→ **What the exercise asks**
Tally the lines that include "objects". Output the number only.

# start of Data section

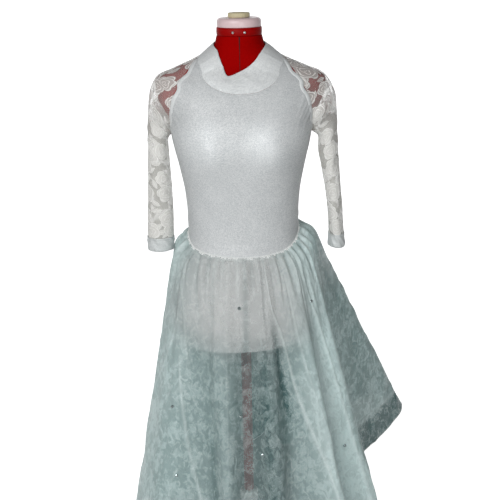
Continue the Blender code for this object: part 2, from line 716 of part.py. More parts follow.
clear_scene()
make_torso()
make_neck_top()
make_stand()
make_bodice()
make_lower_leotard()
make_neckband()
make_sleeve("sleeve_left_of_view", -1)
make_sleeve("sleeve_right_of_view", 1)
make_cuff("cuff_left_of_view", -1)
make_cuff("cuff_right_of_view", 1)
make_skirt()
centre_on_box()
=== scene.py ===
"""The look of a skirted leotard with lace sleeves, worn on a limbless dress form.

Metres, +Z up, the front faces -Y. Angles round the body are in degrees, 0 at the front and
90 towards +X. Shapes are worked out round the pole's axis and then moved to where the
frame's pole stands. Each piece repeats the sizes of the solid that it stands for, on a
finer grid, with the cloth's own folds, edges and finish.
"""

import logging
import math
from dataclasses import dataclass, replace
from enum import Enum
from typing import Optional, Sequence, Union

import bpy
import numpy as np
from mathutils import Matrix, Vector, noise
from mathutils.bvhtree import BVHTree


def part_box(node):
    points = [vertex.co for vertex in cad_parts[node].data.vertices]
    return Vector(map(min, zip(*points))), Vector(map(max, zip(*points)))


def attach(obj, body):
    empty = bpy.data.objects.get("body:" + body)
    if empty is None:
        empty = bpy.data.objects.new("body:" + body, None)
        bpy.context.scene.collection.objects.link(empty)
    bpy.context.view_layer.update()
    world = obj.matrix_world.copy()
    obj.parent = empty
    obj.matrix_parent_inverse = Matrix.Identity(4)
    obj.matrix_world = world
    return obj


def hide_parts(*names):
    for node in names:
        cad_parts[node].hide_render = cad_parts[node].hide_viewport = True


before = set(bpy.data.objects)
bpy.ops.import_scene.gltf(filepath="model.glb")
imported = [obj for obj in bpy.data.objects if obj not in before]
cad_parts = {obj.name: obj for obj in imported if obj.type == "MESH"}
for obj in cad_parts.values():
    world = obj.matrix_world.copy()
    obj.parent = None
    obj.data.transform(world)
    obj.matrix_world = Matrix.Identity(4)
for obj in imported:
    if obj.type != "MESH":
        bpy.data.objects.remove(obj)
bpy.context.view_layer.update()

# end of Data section

→ **Complete answer**
6